INFORMATION SUPPLIED >>
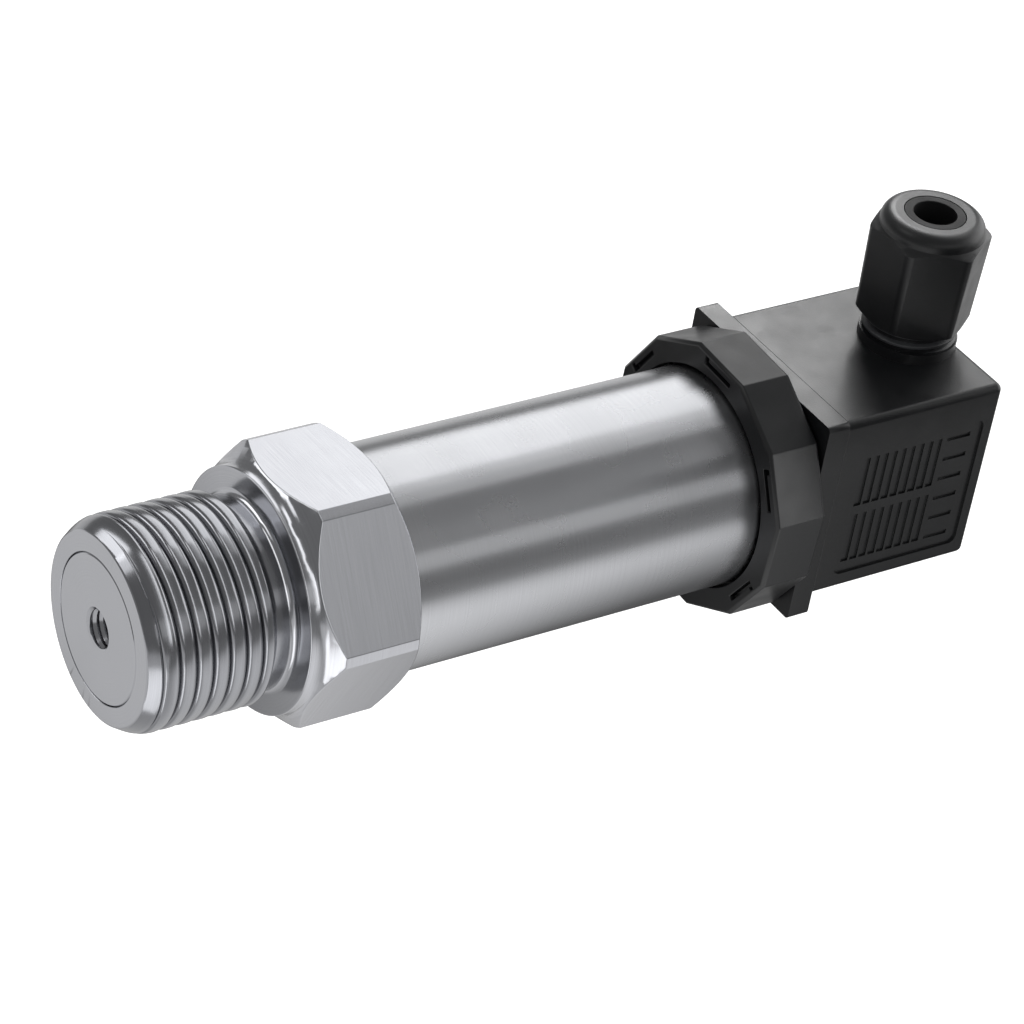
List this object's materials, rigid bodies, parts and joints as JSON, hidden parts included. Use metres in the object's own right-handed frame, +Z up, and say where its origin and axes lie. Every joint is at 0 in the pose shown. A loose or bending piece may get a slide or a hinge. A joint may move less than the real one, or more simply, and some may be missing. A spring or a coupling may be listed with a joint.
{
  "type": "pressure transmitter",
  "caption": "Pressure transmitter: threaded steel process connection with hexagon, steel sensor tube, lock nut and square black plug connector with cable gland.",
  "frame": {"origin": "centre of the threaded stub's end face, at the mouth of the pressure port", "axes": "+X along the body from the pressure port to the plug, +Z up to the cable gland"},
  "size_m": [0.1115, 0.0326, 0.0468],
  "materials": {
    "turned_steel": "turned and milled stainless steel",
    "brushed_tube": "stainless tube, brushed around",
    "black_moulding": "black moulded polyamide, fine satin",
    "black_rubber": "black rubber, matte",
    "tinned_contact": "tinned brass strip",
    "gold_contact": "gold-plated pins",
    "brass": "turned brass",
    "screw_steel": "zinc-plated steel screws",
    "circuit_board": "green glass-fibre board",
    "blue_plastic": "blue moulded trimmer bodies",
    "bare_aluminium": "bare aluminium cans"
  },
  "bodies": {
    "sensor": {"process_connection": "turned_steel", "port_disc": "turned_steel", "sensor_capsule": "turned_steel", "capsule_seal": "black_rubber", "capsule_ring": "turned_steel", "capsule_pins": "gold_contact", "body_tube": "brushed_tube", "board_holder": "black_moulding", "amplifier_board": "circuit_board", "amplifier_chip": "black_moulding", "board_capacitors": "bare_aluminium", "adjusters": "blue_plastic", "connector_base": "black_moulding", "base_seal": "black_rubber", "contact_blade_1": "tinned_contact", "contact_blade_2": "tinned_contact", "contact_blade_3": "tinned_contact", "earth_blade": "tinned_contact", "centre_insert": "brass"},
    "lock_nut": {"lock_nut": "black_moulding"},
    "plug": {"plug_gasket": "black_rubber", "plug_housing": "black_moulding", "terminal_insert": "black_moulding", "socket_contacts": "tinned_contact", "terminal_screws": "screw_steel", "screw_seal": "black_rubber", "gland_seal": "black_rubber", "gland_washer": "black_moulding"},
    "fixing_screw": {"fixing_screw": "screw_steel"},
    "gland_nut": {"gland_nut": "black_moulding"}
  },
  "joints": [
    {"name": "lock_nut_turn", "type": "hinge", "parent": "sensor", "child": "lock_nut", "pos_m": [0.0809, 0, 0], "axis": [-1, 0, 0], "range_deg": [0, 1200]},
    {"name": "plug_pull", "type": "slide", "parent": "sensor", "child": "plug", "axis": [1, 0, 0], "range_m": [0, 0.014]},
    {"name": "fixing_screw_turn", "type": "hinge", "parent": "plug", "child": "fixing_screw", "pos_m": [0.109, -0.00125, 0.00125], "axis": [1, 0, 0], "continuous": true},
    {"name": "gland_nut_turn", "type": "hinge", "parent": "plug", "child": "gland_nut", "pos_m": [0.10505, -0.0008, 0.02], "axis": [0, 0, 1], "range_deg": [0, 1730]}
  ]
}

THE PROBLEM >>
Collect the lines that hold "axes".

RESULT OF THIS TASK >>
List this object's materials, rigid bodies, parts and joints as JSON, hidden parts included. Use metres in the object's own right-handed frame, +Z up, and say where its origin and axes lie. Every joint is at 0 in the pose shown. A loose or bending piece may get a slide or a hinge. A joint may move less than the real one, or more simply, and some may be missing. A spring or a coupling may be listed with a joint.
  "frame": {"origin": "centre of the threaded stub's end face, at the mouth of the pressure port", "axes": "+X along the body from the pressure port to the plug, +Z up to the cable gland"},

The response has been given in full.